Beautiful little thing, a little on the too-small size, Mark was thinking while he finished up at the mirror. Win scads of money, he’d feed her cheesecake till the cows came home. He said, “Whatever you want is all right with me, Tiff,” and saw that smile come back in her eyes. He turned on the shower, and there she was, in the room with him, unbuttoning her jeans. She challenged him with what he could do with his Duesy. At first he answered like a straight-man: “Drive it down Sunset, Hollywood and Vine. Attract an agent. Next step, I’m a famous actor, just from that one serendipitous event.”
“Fool.”
“That’s why you lub me, idn’t it, baby? I am your lubbin’ fool.”
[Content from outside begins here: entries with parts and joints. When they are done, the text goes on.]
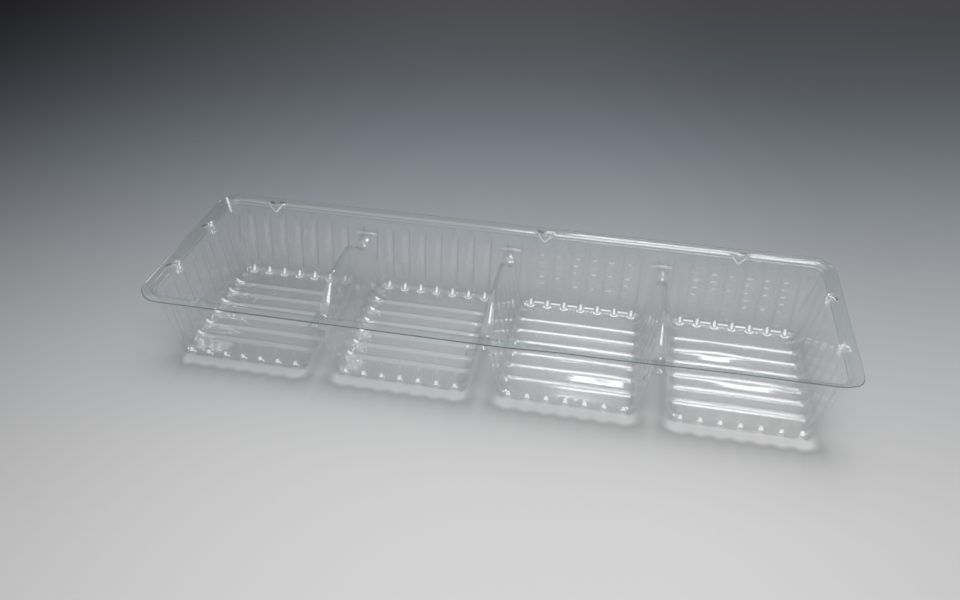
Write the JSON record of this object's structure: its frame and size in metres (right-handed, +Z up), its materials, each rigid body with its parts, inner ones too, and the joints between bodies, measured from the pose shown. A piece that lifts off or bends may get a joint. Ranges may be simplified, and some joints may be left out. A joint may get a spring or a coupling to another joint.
{
  "type": "blister tray",
  "caption": "Clear vacuum-formed blister tray: a row of deep ribbed cells with low saddle dividers, a flat flange round the mouth and small stacking lugs.",
  "frame": {"origin": "middle of the tray on the plane that the cells' floors stand on", "axes": "+X along the row of cells, +Z up out of the cells"},
  "size_m": [0.254, 0.0802, 0.0321],
  "materials": {
    "clear_sheet": "gloss"
  },
  "bodies": {
    "root": {"tray": "clear_sheet"}
  },
  "joints": []
}
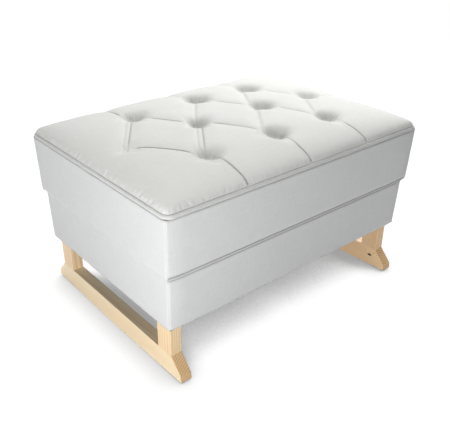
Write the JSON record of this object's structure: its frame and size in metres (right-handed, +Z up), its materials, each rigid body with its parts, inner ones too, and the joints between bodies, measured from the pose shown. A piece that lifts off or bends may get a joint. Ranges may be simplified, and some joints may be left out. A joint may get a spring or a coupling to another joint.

“Well, serendipitous your Duesy into this, fool,” she said.
In the lobby of the hotel later, they did stop at a slot machine, and while Tiffany plied her luck once more, Mark obtained and delivered soft-serve ice cream and the news that there was a million-dollar jackpot waiting for her at a number of places around town. “Well,” Tiffany said, a light in her eyes, “pick one.”
“Let’s go to Terribles. With a name like that, it’s got to be good. Isn’t that what the Smucker’s ad used to say?”
“If you say so.”
He said, “It’s got what they call a progressive Triple-Seven Millionaire Jackpot. It’s not on the Strip, though. It’s north of town.”
“Nah, nah, nah, nah. You stuck me in this rinky-dink hotel onthe outskirts already. Henderson? Where in hell is that? I want to go where the action is.”
“I thought I just gave you some of that.”
“My boots are itchin’ to go walkin’, baby. I feel it in my bones. I am a winnah tonight!”
Damned if she wasn’t.
Damned if the girl didn’t have a streak of gold built right into her. Make that not precisely 1 million, but 1.83 million. His baby did it! She broke the bank. She had faith. She was anointed.
Mark told her, at four in the morning after the first hullabaloo celebrations were done with, after the first meeting with the casino bigwigs had vouchsafed the truth of it all, after the phone calls to their loved ones, the sex, the promises, the spoken dreams, the tears and spasms of giggles, Mark told her, “Baby, I know you are not likely to believe this after what happened, but if you could erase what all went down tonight, erase the jackpot, put us back in L.A., in that Tujunga bungalow we found together, both of us slinging dishes and searching for gigs, I would just have to ask you to be my wife. You are the one. I knew it from the start.”